▶ [DATASET RECORDS]:
------------------------------------

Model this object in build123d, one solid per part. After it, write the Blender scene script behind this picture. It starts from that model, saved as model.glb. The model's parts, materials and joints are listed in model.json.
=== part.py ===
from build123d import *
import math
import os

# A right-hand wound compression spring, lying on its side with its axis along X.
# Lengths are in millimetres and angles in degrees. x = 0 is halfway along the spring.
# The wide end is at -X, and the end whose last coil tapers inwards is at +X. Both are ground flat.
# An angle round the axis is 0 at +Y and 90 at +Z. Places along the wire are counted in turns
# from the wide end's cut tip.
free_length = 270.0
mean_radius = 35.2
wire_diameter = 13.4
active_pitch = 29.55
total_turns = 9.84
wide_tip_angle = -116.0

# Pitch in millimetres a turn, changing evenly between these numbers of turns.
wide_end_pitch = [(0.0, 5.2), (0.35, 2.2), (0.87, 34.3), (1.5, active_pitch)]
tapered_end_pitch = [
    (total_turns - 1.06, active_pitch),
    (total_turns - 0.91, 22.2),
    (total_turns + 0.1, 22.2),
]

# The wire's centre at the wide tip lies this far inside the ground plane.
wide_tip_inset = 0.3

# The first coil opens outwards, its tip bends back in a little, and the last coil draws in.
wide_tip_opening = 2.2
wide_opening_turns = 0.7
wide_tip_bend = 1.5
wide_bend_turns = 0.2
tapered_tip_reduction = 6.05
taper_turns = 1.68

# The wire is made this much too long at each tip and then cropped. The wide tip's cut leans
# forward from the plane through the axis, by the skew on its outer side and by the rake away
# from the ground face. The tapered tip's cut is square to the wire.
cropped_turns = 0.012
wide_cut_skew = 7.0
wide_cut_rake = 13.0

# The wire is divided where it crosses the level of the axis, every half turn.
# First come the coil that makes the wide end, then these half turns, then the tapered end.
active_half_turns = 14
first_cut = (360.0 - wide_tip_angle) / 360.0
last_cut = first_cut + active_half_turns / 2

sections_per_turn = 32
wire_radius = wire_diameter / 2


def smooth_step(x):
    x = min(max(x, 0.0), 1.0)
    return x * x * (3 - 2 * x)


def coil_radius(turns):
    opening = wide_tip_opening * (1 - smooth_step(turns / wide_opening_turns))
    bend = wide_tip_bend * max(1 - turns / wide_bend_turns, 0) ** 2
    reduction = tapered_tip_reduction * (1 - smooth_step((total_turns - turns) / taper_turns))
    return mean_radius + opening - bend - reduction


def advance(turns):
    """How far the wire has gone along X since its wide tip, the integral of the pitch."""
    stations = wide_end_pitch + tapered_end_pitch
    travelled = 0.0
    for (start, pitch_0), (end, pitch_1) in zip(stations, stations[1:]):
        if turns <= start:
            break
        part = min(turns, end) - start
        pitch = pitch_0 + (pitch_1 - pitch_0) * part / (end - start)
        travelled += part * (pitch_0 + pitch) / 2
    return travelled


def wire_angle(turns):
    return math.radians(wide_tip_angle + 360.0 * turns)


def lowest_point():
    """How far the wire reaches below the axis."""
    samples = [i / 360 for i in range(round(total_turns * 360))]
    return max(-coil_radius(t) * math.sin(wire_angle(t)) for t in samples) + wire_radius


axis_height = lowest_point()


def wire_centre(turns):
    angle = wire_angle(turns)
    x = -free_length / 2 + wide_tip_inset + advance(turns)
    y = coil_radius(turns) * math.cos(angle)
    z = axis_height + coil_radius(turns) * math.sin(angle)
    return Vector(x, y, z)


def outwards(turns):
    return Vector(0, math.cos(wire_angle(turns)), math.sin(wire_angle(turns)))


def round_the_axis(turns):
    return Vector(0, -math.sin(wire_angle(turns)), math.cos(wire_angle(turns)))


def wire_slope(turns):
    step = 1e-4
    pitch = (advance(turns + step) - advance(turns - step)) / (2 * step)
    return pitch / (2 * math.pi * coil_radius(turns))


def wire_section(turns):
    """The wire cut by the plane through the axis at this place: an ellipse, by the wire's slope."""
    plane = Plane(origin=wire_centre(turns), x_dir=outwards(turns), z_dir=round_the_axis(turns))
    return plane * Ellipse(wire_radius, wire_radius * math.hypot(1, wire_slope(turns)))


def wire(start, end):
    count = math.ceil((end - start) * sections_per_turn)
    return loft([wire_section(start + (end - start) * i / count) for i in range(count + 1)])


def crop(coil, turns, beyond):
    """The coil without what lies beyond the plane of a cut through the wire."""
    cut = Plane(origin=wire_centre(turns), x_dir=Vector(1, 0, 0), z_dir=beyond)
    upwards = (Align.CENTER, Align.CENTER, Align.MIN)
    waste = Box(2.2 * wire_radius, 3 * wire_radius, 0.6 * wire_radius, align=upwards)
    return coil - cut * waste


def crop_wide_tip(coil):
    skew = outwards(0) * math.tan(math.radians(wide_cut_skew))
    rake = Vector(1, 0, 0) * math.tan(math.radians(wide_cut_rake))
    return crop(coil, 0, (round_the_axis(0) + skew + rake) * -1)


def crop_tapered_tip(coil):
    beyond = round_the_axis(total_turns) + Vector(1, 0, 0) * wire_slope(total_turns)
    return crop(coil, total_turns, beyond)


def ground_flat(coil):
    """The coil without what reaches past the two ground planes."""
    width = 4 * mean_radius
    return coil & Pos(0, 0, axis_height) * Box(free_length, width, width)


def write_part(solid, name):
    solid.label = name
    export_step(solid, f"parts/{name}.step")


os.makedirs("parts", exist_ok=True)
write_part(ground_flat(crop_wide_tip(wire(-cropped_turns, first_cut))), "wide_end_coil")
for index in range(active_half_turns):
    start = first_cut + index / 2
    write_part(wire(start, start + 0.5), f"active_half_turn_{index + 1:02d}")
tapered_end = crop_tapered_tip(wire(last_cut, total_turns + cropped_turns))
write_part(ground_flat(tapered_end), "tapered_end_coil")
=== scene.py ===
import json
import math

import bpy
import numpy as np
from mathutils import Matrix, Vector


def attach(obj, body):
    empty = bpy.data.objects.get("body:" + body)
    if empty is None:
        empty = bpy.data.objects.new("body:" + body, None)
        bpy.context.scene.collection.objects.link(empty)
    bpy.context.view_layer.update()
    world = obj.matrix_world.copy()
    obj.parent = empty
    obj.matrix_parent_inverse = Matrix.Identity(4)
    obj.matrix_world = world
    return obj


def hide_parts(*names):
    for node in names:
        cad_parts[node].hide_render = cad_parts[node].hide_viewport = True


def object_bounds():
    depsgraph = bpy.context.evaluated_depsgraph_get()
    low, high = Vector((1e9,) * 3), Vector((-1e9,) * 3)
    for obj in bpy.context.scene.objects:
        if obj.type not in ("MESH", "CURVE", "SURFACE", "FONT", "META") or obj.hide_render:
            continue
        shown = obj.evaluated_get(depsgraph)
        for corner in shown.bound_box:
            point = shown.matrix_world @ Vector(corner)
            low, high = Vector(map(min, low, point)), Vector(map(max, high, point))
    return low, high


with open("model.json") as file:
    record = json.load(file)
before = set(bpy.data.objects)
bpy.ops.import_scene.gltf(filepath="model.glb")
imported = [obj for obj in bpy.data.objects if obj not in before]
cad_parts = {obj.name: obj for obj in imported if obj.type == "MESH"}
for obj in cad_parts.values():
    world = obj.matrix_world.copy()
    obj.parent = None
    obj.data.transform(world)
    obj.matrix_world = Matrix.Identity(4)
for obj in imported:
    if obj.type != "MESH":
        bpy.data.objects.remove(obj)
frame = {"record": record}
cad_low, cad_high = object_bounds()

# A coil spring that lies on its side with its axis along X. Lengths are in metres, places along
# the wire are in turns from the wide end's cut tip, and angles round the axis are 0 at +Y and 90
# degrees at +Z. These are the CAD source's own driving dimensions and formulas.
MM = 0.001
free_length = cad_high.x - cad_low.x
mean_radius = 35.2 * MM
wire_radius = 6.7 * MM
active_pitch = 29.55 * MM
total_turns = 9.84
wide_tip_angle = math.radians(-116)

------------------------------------

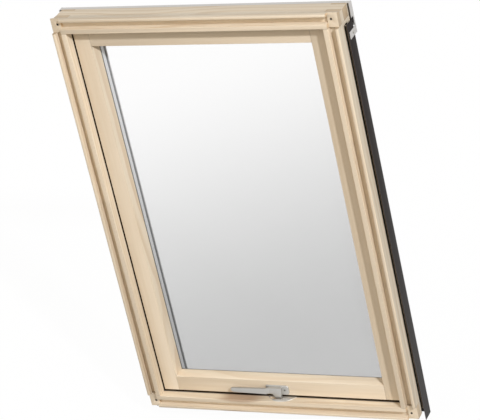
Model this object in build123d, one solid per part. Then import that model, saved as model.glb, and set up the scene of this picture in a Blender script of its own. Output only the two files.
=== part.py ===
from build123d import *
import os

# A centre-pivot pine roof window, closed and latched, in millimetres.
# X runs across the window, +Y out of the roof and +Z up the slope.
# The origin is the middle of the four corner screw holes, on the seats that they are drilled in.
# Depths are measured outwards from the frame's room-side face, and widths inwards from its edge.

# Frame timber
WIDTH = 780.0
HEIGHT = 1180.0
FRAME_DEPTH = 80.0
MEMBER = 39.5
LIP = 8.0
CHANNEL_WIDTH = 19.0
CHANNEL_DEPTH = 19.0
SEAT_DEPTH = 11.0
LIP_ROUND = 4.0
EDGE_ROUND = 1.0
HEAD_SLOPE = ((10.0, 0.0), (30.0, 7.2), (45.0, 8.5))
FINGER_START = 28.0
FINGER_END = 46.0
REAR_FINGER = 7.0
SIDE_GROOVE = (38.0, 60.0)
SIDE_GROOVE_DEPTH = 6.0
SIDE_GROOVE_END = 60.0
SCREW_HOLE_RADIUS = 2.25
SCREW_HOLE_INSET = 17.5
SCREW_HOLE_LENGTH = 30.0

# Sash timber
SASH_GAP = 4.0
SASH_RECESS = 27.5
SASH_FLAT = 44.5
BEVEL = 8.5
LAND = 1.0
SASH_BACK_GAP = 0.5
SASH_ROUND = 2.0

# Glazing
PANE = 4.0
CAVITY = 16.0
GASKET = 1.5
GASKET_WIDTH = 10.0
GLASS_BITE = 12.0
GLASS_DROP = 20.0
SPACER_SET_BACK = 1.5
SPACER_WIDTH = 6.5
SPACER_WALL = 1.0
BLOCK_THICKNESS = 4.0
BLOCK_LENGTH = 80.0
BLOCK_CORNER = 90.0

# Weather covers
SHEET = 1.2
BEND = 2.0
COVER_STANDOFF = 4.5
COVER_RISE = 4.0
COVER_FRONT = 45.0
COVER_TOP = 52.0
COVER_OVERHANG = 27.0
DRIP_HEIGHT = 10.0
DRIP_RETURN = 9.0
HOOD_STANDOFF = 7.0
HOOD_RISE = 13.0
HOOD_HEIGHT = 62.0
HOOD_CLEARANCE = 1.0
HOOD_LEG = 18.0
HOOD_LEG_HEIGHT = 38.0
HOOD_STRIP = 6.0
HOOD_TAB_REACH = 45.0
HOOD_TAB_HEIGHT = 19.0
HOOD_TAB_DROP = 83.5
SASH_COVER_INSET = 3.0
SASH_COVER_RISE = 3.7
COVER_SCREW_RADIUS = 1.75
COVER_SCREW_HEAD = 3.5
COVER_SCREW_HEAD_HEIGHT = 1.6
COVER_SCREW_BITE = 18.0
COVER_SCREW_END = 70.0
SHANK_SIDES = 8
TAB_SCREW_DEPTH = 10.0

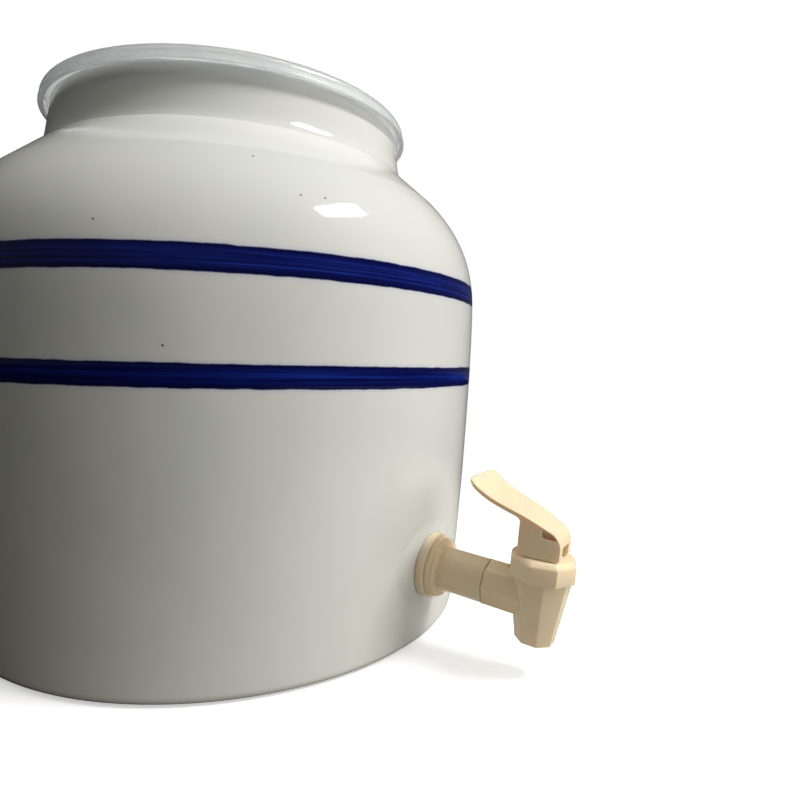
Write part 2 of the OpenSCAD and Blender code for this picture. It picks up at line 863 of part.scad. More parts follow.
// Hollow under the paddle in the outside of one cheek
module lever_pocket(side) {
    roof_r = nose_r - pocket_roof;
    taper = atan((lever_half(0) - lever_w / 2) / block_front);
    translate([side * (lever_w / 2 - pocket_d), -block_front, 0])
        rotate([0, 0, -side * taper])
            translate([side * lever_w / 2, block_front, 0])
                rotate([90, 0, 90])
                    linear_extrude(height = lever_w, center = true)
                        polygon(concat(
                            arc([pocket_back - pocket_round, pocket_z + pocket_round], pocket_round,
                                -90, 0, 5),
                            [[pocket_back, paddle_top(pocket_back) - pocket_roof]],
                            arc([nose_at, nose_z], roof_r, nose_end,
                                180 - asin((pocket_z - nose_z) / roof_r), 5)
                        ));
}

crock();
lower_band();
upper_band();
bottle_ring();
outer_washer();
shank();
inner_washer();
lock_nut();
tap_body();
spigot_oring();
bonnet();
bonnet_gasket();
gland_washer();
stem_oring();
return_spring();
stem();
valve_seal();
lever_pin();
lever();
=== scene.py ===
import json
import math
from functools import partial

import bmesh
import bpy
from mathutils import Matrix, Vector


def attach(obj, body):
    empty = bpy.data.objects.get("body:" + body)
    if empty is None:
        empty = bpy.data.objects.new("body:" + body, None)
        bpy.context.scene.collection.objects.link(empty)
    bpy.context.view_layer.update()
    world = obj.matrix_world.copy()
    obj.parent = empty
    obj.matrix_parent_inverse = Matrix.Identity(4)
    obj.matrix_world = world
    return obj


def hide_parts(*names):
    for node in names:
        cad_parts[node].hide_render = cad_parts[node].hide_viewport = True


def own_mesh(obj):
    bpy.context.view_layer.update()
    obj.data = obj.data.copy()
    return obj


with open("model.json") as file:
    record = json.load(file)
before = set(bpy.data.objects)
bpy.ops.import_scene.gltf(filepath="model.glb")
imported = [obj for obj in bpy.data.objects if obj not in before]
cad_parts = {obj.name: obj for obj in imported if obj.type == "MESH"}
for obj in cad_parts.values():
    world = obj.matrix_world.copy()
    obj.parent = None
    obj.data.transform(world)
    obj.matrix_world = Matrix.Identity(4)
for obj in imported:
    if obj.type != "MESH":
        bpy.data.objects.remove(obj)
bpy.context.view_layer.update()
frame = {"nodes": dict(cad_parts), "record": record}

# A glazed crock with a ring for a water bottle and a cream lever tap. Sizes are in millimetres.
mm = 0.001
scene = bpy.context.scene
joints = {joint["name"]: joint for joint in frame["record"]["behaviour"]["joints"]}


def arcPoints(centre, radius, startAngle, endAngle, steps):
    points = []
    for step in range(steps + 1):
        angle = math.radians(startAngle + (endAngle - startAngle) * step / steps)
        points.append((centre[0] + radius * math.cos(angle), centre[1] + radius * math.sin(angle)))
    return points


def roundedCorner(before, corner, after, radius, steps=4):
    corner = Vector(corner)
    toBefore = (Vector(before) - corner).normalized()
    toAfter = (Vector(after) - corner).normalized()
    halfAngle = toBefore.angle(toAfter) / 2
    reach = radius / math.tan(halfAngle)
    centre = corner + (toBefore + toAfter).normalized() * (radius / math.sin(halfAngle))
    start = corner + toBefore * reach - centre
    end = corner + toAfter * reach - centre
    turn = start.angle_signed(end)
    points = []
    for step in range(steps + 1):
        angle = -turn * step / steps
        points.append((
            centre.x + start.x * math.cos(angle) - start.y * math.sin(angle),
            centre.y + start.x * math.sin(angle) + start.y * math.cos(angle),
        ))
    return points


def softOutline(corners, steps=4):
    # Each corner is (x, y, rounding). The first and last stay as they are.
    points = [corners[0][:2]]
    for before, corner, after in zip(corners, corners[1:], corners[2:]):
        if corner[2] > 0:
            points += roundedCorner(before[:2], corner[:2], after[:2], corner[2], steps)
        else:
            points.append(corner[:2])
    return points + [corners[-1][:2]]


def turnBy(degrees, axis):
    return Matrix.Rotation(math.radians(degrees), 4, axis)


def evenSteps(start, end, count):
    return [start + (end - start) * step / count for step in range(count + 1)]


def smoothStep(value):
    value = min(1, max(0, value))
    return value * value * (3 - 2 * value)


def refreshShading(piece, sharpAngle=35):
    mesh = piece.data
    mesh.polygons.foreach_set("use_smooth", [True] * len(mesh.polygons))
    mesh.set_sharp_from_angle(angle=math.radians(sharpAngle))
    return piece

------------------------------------

▶ [SET PROBLEM]: Within the listing above, extract exactly the lines from the line with "tap_body();" to the line with "joint for joint", the two named lines included, and no others.

▶ [EXERCISE SOLUTION]:
tap_body();
spigot_oring();
bonnet();
bonnet_gasket();
gland_washer();
stem_oring();
return_spring();
stem();
valve_seal();
lever_pin();
lever();
=== scene.py ===
import json
import math
from functools import partial

import bmesh
import bpy
from mathutils import Matrix, Vector


def attach(obj, body):
    empty = bpy.data.objects.get("body:" + body)
    if empty is None:
        empty = bpy.data.objects.new("body:" + body, None)
        bpy.context.scene.collection.objects.link(empty)
    bpy.context.view_layer.update()
    world = obj.matrix_world.copy()
    obj.parent = empty
    obj.matrix_parent_inverse = Matrix.Identity(4)
    obj.matrix_world = world
    return obj


def hide_parts(*names):
    for node in names:
        cad_parts[node].hide_render = cad_parts[node].hide_viewport = True


def own_mesh(obj):
    bpy.context.view_layer.update()
    obj.data = obj.data.copy()
    return obj


with open("model.json") as file:
    record = json.load(file)
before = set(bpy.data.objects)
bpy.ops.import_scene.gltf(filepath="model.glb")
imported = [obj for obj in bpy.data.objects if obj not in before]
cad_parts = {obj.name: obj for obj in imported if obj.type == "MESH"}
for obj in cad_parts.values():
    world = obj.matrix_world.copy()
    obj.parent = None
    obj.data.transform(world)
    obj.matrix_world = Matrix.Identity(4)
for obj in imported:
    if obj.type != "MESH":
        bpy.data.objects.remove(obj)
bpy.context.view_layer.update()
frame = {"nodes": dict(cad_parts), "record": record}

# A glazed crock with a ring for a water bottle and a cream lever tap. Sizes are in millimetres.
mm = 0.001
scene = bpy.context.scene
joints = {joint["name"]: joint for joint in frame["record"]["behaviour"]["joints"]}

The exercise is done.